Ten years after Kim Dylla joined the metal band Thismeansyou, she says that people still ask her when she enters a club whether she is a groupie, or one of the other members’ girlfriend.
“And I used to scream along to death metal in the car. And then my friend, who sings in In Tenebris,” the local metallurgists who broke up last year, “said that these guys were jamming at their practice spot, and they wanted a girl who could scream. So I came down and I screamed into the microphone. I was about a 95-pound female at the time, and I think they stopped playing, and said, ‘You’re hired.’”
“A lot of what makes our band our band, is that I’m a girl—not that it’s a gimmick, or a token or anything. But it sets us apart.” Almost a decade after joining the band, when Dylla shows up to play shows, she says that venue staff often mistake her for the girlfriend of one of the male band members, or a groupie. “And then during sound check I scream and they’re like, ‘Oh my God. That sound comes out of you?’” The lack of familiarity may, in part, have to do with what she calls a lack of venues that are accessible to metal bands here—the recent closure of the Outback Lodge has spelled trouble for many of the heavier acts.
This might be less true of genres like folk and country, which have a more visible tradition of strong women in leading roles. At recent shows, White has transitioned to fare that rocks in its own right, but doesn’t reach the in-the-red fury of metal shows. Whether she’s playing selections that are more folk- or rock-influenced, White says, “I feel quite comfortable on stage playing either.” In her band, she says, “As musicians we are equals. There are no gender-based power dynamics. If one of them had a problem with me having breasts, they probably wouldn’t be there.”
But in some genres, having breasts is a fundamental problem. Dylla has started recording material that branches out into black metal territory, a more dirgeful and intense take of the metal genre. It’s also, she says, “highly ideological.
How does being feminine play into her music? “I don’t think of my creative self in a category: a gender, an other, an outsider, an insider, or anything like that,” says Sarah White, who these days has an all-male rock band backing her up.
“I always wanted to be in a black metal band, but nobody ever wanted to let me do vocals for them.” Dylla says there’s not much of a market for black metal in Charlottesville, but the market that does exist is cult-like and male dominated to the point where she says it’s impossible to attract even a boutique label if a woman so much as touched a black metal record.
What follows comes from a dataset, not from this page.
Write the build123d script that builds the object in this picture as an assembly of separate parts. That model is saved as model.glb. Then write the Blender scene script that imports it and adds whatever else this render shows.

Like Mary Ann Evans, who, under the pen name George Eliot, became one of the leading writers of the Victorian era, Dylla says that she may have to adopt an anonymous persona to release her black metal opus.
Gender also influences Hsu and Sargent’s playing in more concrete ways. Sargent is less concerned with whether her performances as a drummer will be construed as representative of what her gender is capable of—less concerned that each missed note will ring a weak and ugly chord struck in the name of all women. While playing covers, Sargent says the band deliberately tries to incorporate the errors of the original version into live performance. A similar line of thought informs Sargent and Hsu’s other band, the Pinko Communoids, perhaps the world’s softest noise rock band. If women don’t utilize the range of motion to play drums correctly, Sargent’s performances in that band are a sort of parody of gender expectations—deliberately hitting the rims, dropping drum-sticks to see what sound they make.
I asked White how her concept of femininity plays into her music. She says, “I don’t think of my creative self in a category: a gender, an other, an outsider, an insider, or anything like that. So the question befuddles me.” She instead passed the question on to Michael Bishop, a man and former member of the band GWAR who now plays with White. He replied in an e-mail.
“Your music isn’t gushing, and it’s not full of false quasi-feminist pride and postured ‘strength.’ You take all that for granted,” Bishop writes of White’s music. “In other words, I hear aching and self-doubt, ambivalence, playful arrogance, honest struggles with selfhood, the desire to be empowered and creative and loved, I hear that in the music, but no more than I hear when having a conversation with you.